- **Data provided**:
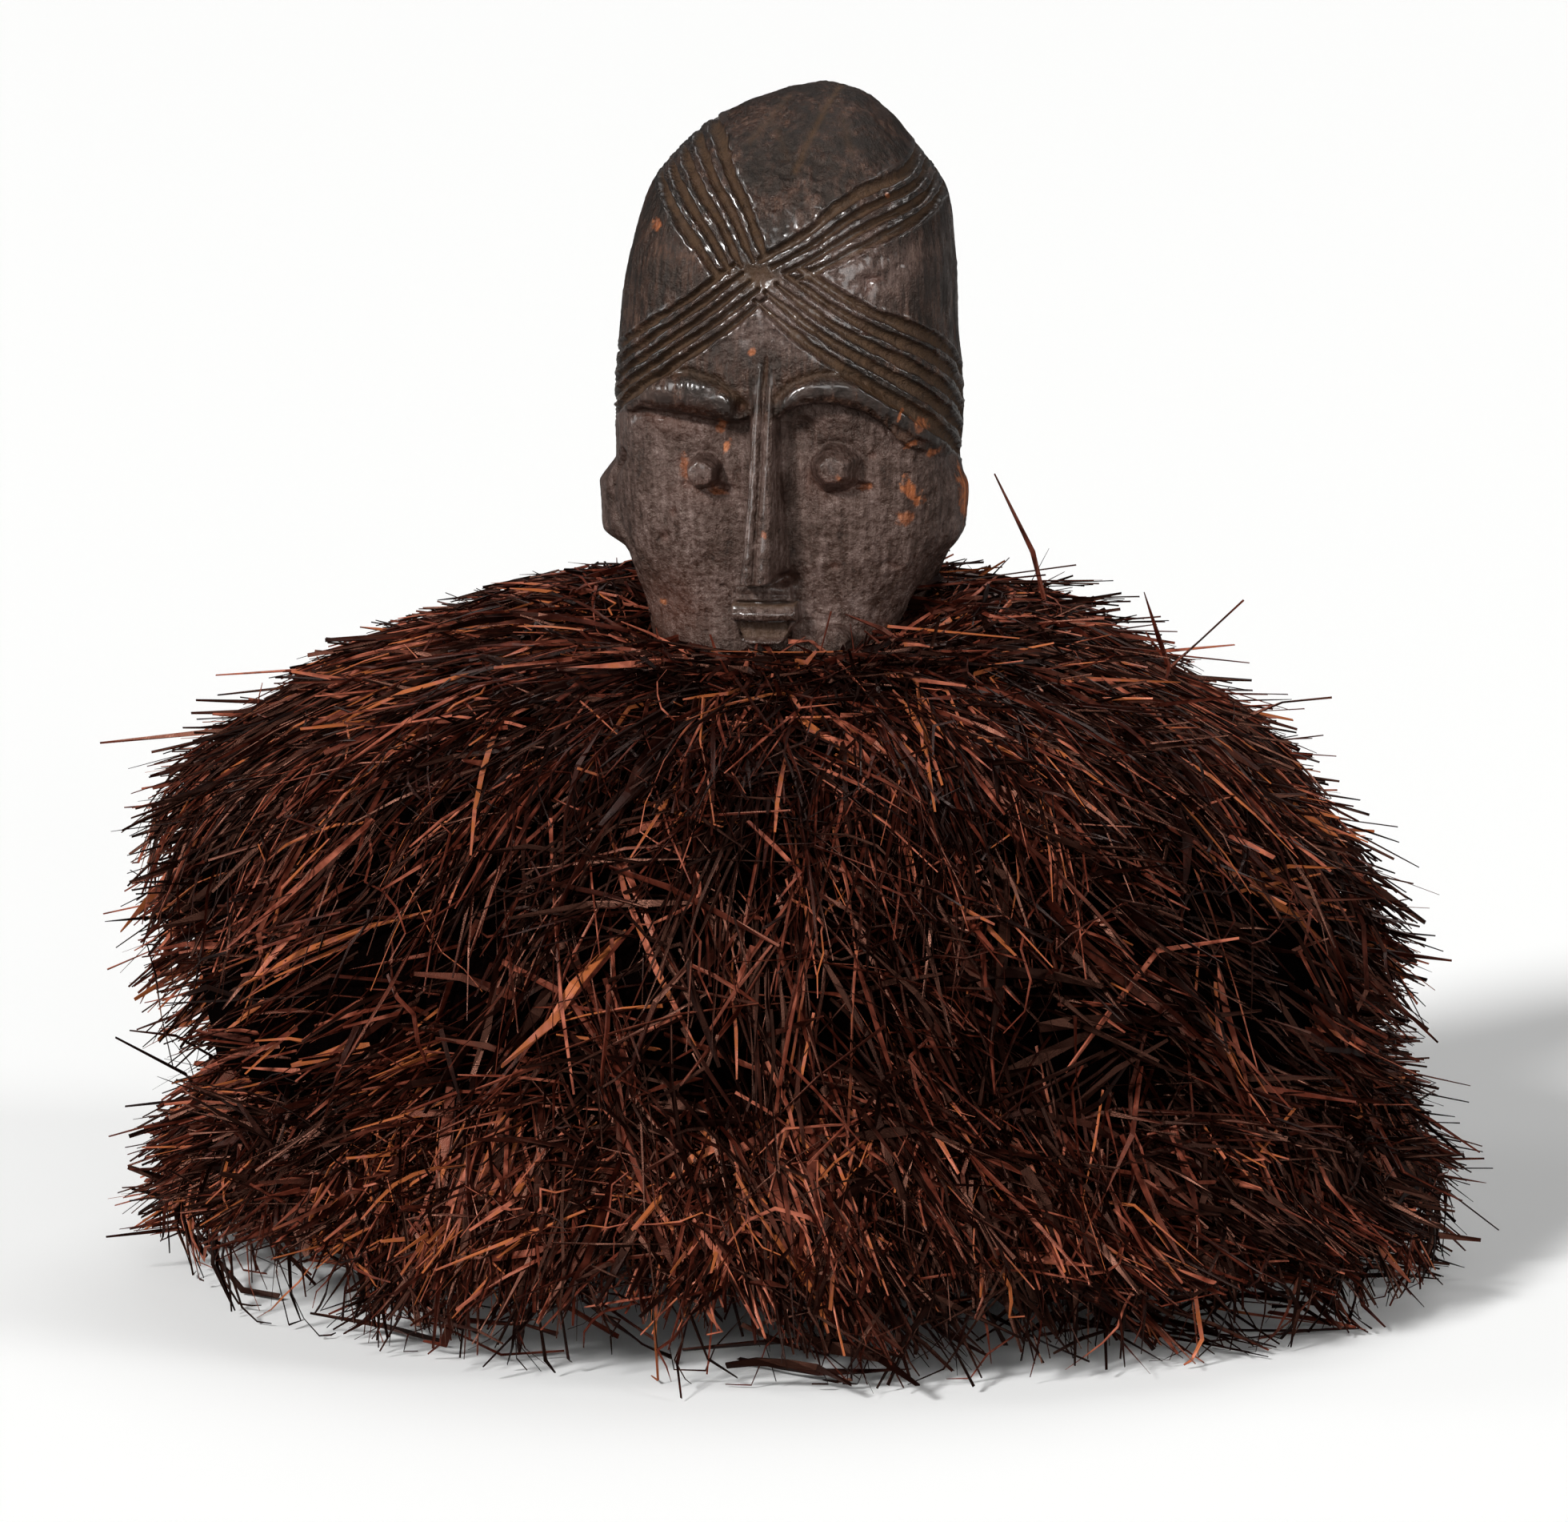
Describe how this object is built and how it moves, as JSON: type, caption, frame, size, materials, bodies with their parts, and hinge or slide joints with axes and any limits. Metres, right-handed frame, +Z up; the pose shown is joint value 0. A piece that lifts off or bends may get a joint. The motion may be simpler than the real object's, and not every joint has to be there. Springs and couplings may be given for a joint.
{
  "type": "crest headdress",
  "caption": "Carved wooden crest head with crossing bands of channels, standing in two rows of dried plant fibre that hide the wearer's head.",
  "frame": {"origin": "middle of the bounding box on the surface that the fibre tips stand on, close under the neck", "axes": "+Z up through the neck to the crown, -Y the way the face looks, +X the viewer's right in front of the face"},
  "size_m": [0.5844, 0.5452, 0.5105],
  "materials": {
    "dark_wood": "carved hardwood, dark brown-black and half glossy from handling, with dust in the channels and a few worn orange-brown spots",
    "plant_fibre": "dried plant strips, blackish to reddish brown with satin sheen"
  },
  "bodies": {
    "root": {"carved_head": "dark_wood", "upper_fibre_row": "plant_fibre", "lower_fibre_row": "plant_fibre"}
  },
  "joints": []
}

- **Problem details**: Find and count the lines of the data that include the string "materials", and report that figure by itself.

- **Exercise solution**: 2